EXERCISE INPUT:
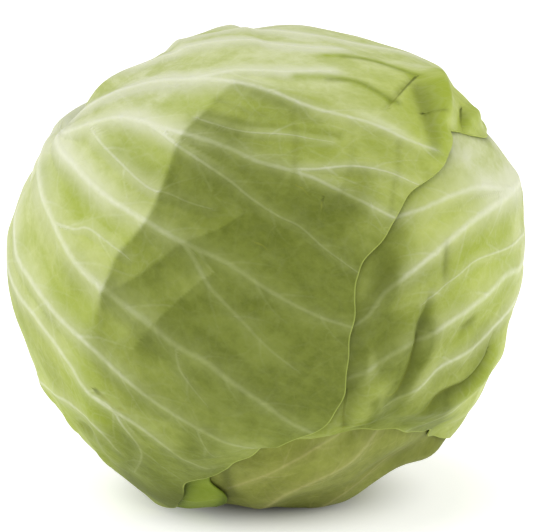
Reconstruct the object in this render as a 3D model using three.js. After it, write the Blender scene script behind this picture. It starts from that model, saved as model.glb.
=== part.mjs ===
// A head of green cabbage, cut from its root and lying on its side.
//
// Millimetres, +Z up. The origin is on the surface that the head rests on, under its middle.
// The head grew from the inside out, and it is built that way: a dense heart, the cut stalk
// that stands out of it, and six wrapper leaves laid one over another round both.
//
// The stalk points back and a little up, so the leaf tips meet low down at the front.
// A place on the head is a direction from its centre. Polar is the angle from the stalk,
// turn is the angle round the stalk, 0 at the top and 90 at the right seen from the front.
//
// Each leaf is drawn flat, in millimetres, on a chart: x along its midrib towards the tip,
// y across it, 0,0 at polar 95 on the leaf's own turn. The chart is then laid on the head,
// so that every length from 0,0 stays true.

import * as THREE from 'three';

// Driving dimensions, in millimetres and degrees
const HEART_HALF = new THREE.Vector3(79.3, 76.6, 74.6);
const HEAD_CENTRE = new THREE.Vector3(0.9, 0.4, 79.1);
const APEX_DIP = 28.3;
const APEX_TURN = 17.1;
const BALL_RADIUS = 87;
const CHART_POLAR = 95;
const TINY = 1e-9;

const BLADE = 1.0;
const CLEARANCE = 1.2;
const DRAPE = 46;
const BARE_FROM = 12;
const RIDGE_HEIGHT = 1.5;
const RIDGE_START = 0.125;
const VEIN_BOW = 0.1;
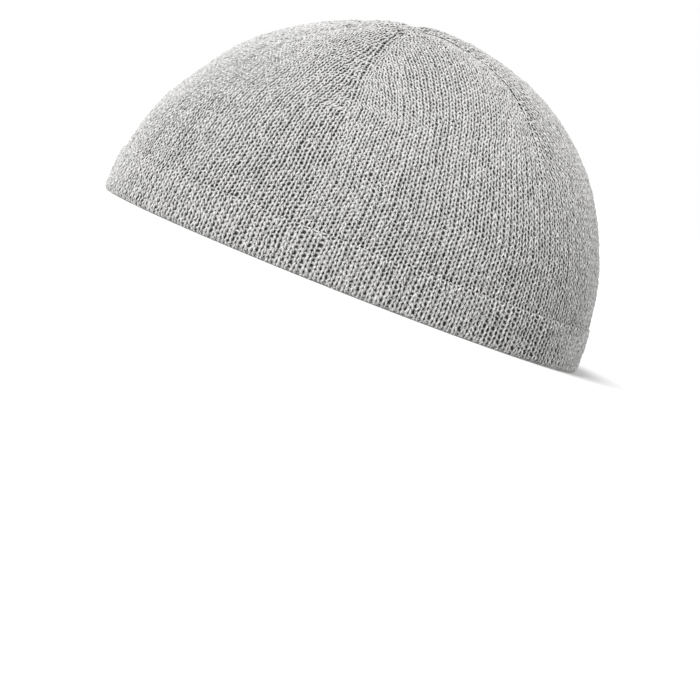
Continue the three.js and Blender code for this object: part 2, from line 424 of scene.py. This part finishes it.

WHAT IS BEING ASKED:
From the records above, please extract every line and repeat it exactly.

RESULT:
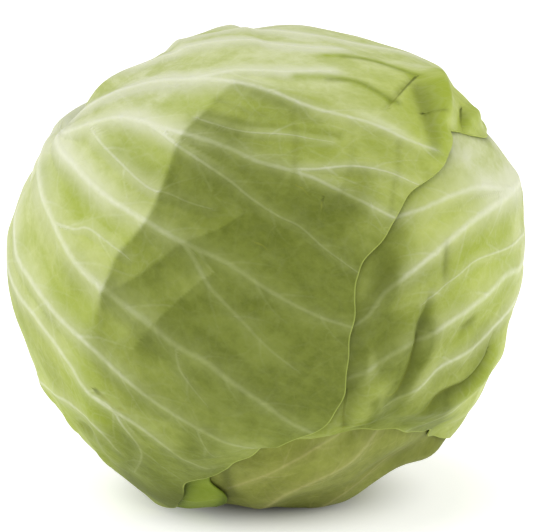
Reconstruct the object in this render as a 3D model using three.js. After it, write the Blender scene script behind this picture. It starts from that model, saved as model.glb.
=== part.mjs ===
// A head of green cabbage, cut from its root and lying on its side.
//
// Millimetres, +Z up. The origin is on the surface that the head rests on, under its middle.
// The head grew from the inside out, and it is built that way: a dense heart, the cut stalk
// that stands out of it, and six wrapper leaves laid one over another round both.
//
// The stalk points back and a little up, so the leaf tips meet low down at the front.
// A place on the head is a direction from its centre. Polar is the angle from the stalk,
// turn is the angle round the stalk, 0 at the top and 90 at the right seen from the front.
//
// Each leaf is drawn flat, in millimetres, on a chart: x along its midrib towards the tip,
// y across it, 0,0 at polar 95 on the leaf's own turn. The chart is then laid on the head,
// so that every length from 0,0 stays true.

import * as THREE from 'three';

// Driving dimensions, in millimetres and degrees
const HEART_HALF = new THREE.Vector3(79.3, 76.6, 74.6);
const HEAD_CENTRE = new THREE.Vector3(0.9, 0.4, 79.1);
const APEX_DIP = 28.3;
const APEX_TURN = 17.1;
const BALL_RADIUS = 87;
const CHART_POLAR = 95;
const TINY = 1e-9;

const BLADE = 1.0;
const CLEARANCE = 1.2;
const DRAPE = 46;
const BARE_FROM = 12;
const RIDGE_HEIGHT = 1.5;
const RIDGE_START = 0.125;
const VEIN_BOW = 0.1;
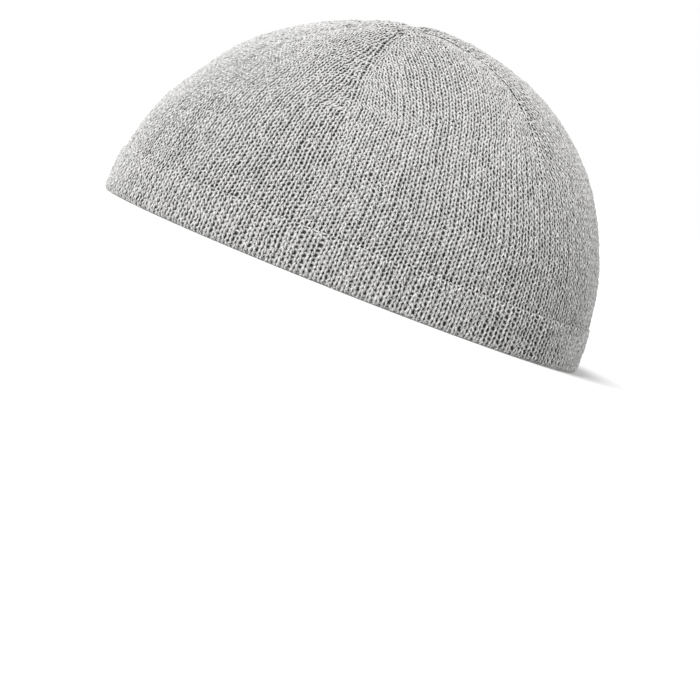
Continue the three.js and Blender code for this object: part 2, from line 424 of scene.py. This part finishes it.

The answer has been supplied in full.